# [SHORT TASK]
Each entry in the listing below should be restated word for word.

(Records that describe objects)
══════════

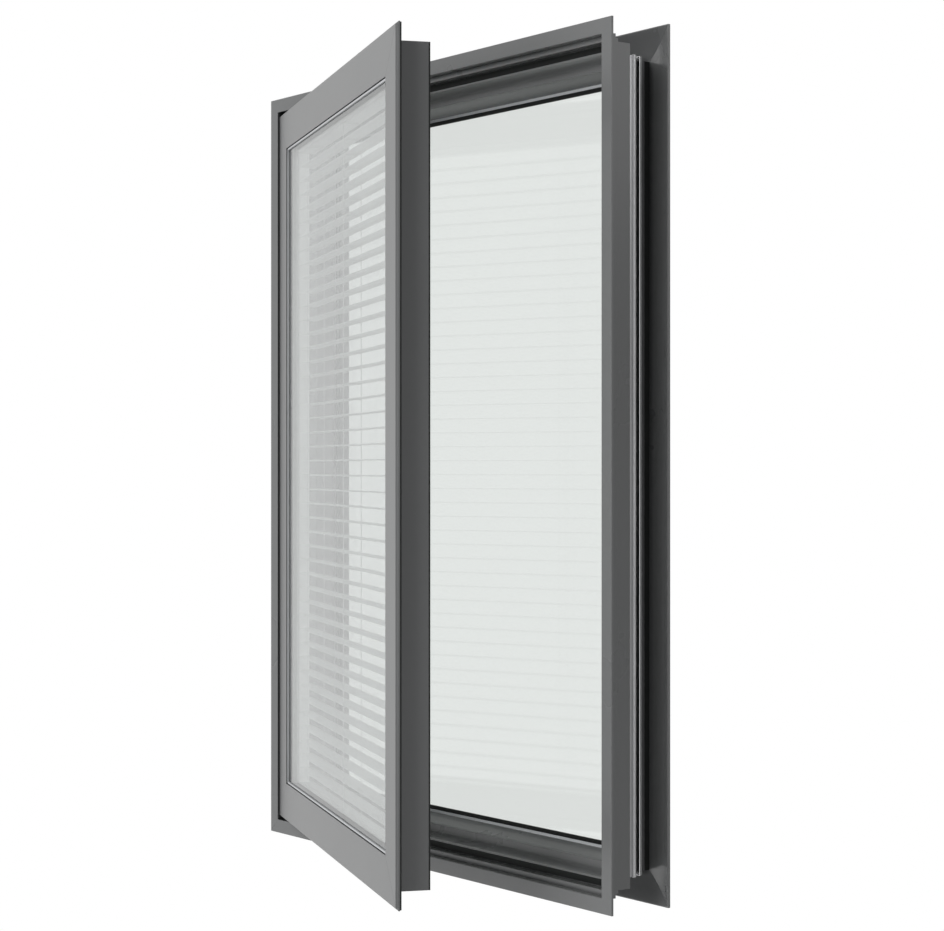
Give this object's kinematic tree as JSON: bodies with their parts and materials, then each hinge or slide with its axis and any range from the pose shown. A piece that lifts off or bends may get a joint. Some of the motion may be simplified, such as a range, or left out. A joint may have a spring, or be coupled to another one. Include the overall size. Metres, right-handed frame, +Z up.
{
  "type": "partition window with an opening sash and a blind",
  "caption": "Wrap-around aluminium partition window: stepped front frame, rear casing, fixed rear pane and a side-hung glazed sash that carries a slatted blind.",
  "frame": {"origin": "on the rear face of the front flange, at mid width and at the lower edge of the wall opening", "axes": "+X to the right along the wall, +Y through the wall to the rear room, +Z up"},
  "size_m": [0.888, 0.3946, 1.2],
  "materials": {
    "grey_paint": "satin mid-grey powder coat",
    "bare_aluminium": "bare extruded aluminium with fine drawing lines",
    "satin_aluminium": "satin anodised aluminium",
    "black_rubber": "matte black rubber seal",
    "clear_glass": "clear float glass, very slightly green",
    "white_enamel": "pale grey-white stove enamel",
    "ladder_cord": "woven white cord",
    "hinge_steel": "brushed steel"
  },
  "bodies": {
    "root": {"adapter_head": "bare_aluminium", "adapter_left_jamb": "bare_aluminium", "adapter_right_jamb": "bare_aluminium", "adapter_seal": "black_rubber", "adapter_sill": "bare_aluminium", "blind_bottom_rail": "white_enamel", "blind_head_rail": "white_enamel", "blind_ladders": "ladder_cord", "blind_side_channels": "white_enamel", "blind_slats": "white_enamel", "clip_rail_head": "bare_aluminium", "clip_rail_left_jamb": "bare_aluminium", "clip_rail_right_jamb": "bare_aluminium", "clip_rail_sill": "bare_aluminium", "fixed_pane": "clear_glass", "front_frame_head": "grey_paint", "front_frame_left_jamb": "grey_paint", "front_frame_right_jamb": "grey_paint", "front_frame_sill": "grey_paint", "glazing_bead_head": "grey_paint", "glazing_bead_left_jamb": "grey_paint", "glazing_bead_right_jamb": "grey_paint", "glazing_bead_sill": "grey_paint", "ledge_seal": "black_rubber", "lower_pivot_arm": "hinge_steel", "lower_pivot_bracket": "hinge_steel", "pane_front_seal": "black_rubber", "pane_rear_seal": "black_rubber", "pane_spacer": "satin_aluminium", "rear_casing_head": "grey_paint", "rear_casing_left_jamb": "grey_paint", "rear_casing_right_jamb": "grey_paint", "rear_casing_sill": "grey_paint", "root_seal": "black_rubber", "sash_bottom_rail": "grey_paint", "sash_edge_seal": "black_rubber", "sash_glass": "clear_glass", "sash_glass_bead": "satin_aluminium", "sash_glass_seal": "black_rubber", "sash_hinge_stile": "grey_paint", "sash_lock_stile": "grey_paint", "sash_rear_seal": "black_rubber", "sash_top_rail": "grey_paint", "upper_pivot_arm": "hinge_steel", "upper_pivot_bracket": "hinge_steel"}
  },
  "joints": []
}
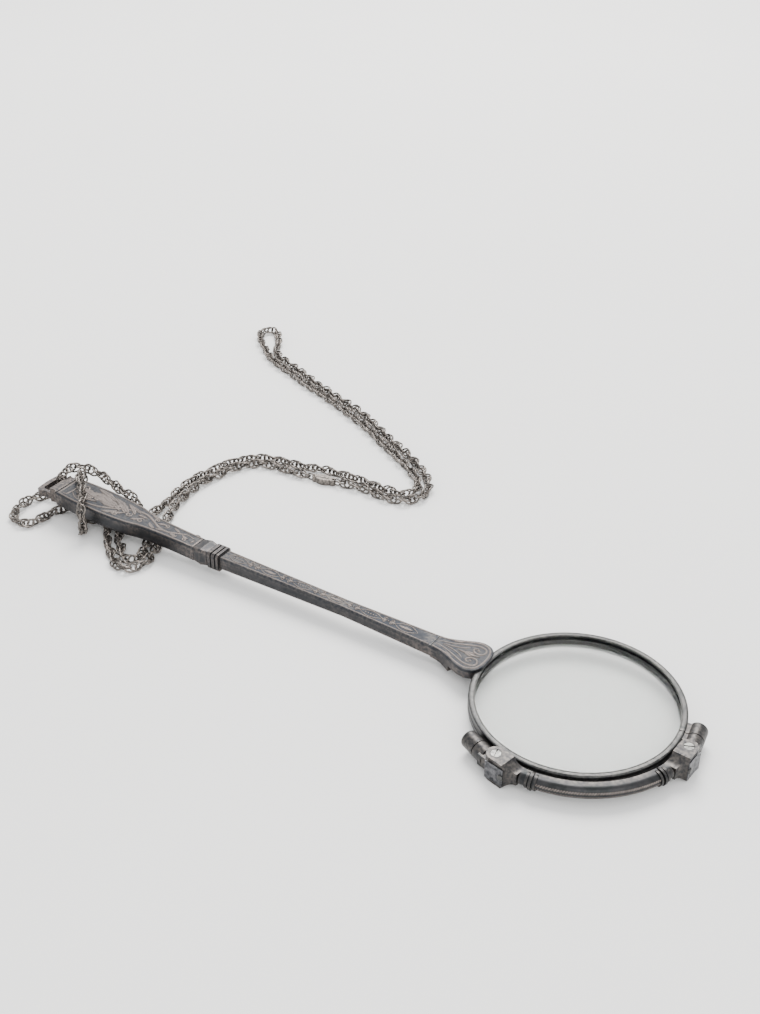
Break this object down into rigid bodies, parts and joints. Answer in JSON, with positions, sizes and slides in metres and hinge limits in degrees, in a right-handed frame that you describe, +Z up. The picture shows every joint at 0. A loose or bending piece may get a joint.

══════════

# [RESULT OF THE EXERCISE]
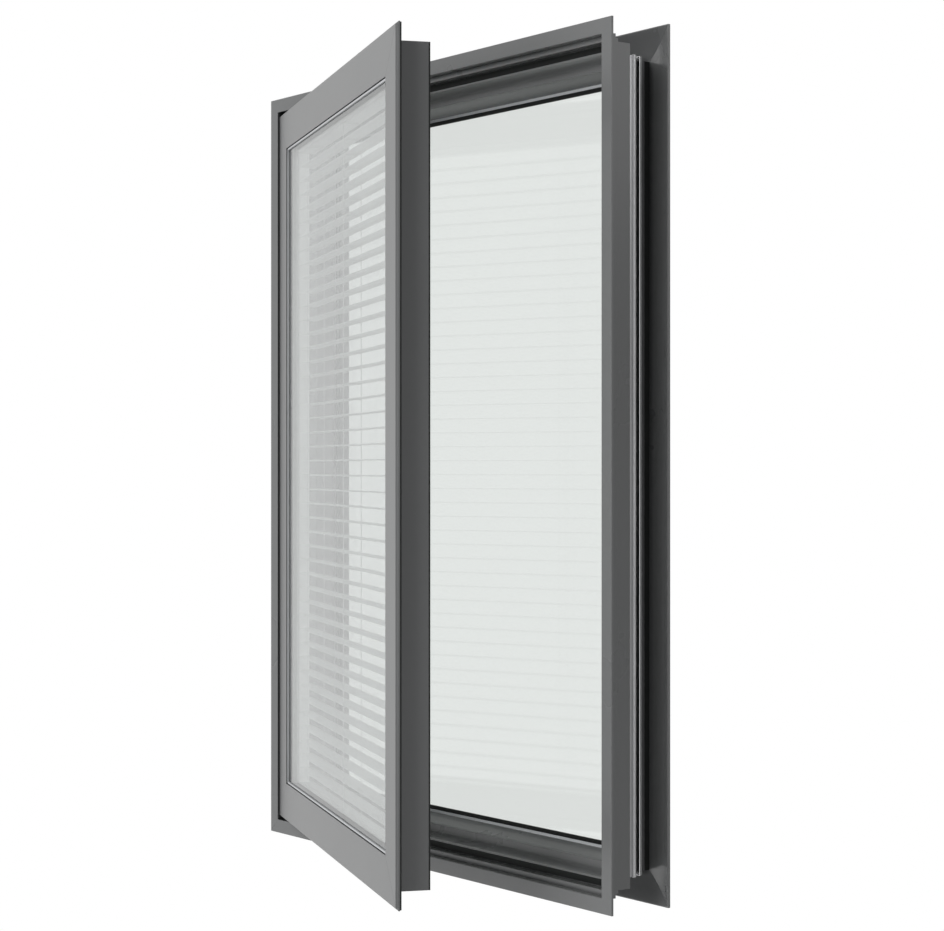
Give this object's kinematic tree as JSON: bodies with their parts and materials, then each hinge or slide with its axis and any range from the pose shown. A piece that lifts off or bends may get a joint. Some of the motion may be simplified, such as a range, or left out. A joint may have a spring, or be coupled to another one. Include the overall size. Metres, right-handed frame, +Z up.
{
  "type": "partition window with an opening sash and a blind",
  "caption": "Wrap-around aluminium partition window: stepped front frame, rear casing, fixed rear pane and a side-hung glazed sash that carries a slatted blind.",
  "frame": {"origin": "on the rear face of the front flange, at mid width and at the lower edge of the wall opening", "axes": "+X to the right along the wall, +Y through the wall to the rear room, +Z up"},
  "size_m": [0.888, 0.3946, 1.2],
  "materials": {
    "grey_paint": "satin mid-grey powder coat",
    "bare_aluminium": "bare extruded aluminium with fine drawing lines",
    "satin_aluminium": "satin anodised aluminium",
    "black_rubber": "matte black rubber seal",
    "clear_glass": "clear float glass, very slightly green",
    "white_enamel": "pale grey-white stove enamel",
    "ladder_cord": "woven white cord",
    "hinge_steel": "brushed steel"
  },
  "bodies": {
    "root": {"adapter_head": "bare_aluminium", "adapter_left_jamb": "bare_aluminium", "adapter_right_jamb": "bare_aluminium", "adapter_seal": "black_rubber", "adapter_sill": "bare_aluminium", "blind_bottom_rail": "white_enamel", "blind_head_rail": "white_enamel", "blind_ladders": "ladder_cord", "blind_side_channels": "white_enamel", "blind_slats": "white_enamel", "clip_rail_head": "bare_aluminium", "clip_rail_left_jamb": "bare_aluminium", "clip_rail_right_jamb": "bare_aluminium", "clip_rail_sill": "bare_aluminium", "fixed_pane": "clear_glass", "front_frame_head": "grey_paint", "front_frame_left_jamb": "grey_paint", "front_frame_right_jamb": "grey_paint", "front_frame_sill": "grey_paint", "glazing_bead_head": "grey_paint", "glazing_bead_left_jamb": "grey_paint", "glazing_bead_right_jamb": "grey_paint", "glazing_bead_sill": "grey_paint", "ledge_seal": "black_rubber", "lower_pivot_arm": "hinge_steel", "lower_pivot_bracket": "hinge_steel", "pane_front_seal": "black_rubber", "pane_rear_seal": "black_rubber", "pane_spacer": "satin_aluminium", "rear_casing_head": "grey_paint", "rear_casing_left_jamb": "grey_paint", "rear_casing_right_jamb": "grey_paint", "rear_casing_sill": "grey_paint", "root_seal": "black_rubber", "sash_bottom_rail": "grey_paint", "sash_edge_seal": "black_rubber", "sash_glass": "clear_glass", "sash_glass_bead": "satin_aluminium", "sash_glass_seal": "black_rubber", "sash_hinge_stile": "grey_paint", "sash_lock_stile": "grey_paint", "sash_rear_seal": "black_rubber", "sash_top_rail": "grey_paint", "upper_pivot_arm": "hinge_steel", "upper_pivot_bracket": "hinge_steel"}
  },
  "joints": []
}
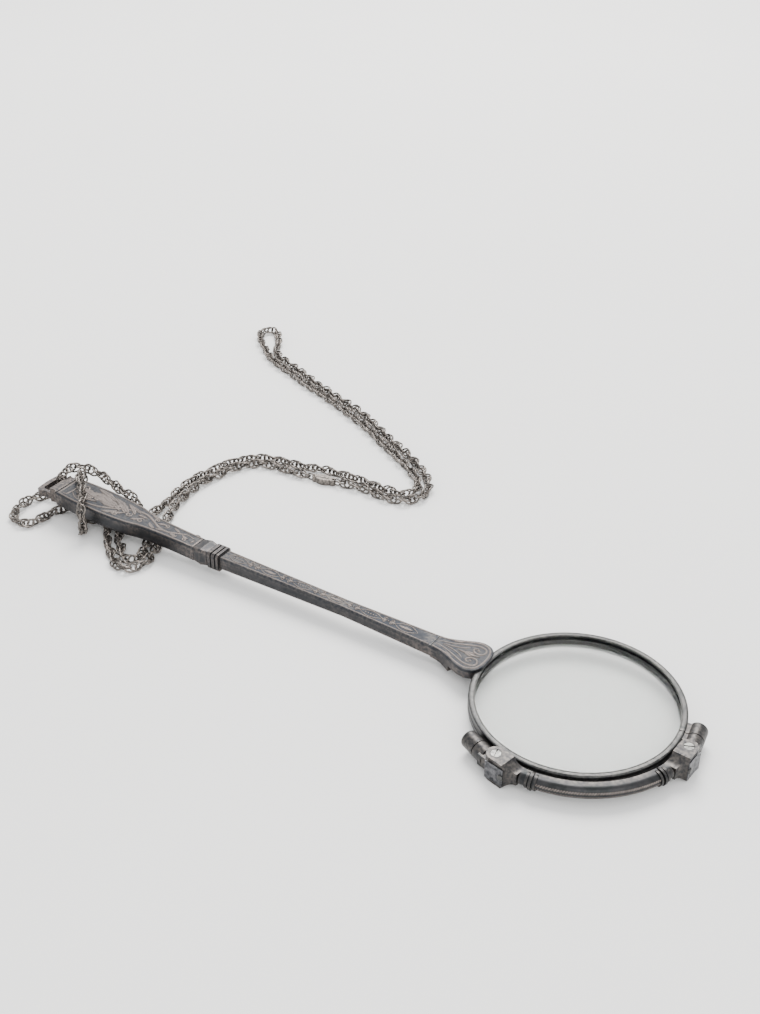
Break this object down into rigid bodies, parts and joints. Answer in JSON, with positions, sizes and slides in metres and hinge limits in degrees, in a right-handed frame that you describe, +Z up. The picture shows every joint at 0. A loose or bending piece may get a joint.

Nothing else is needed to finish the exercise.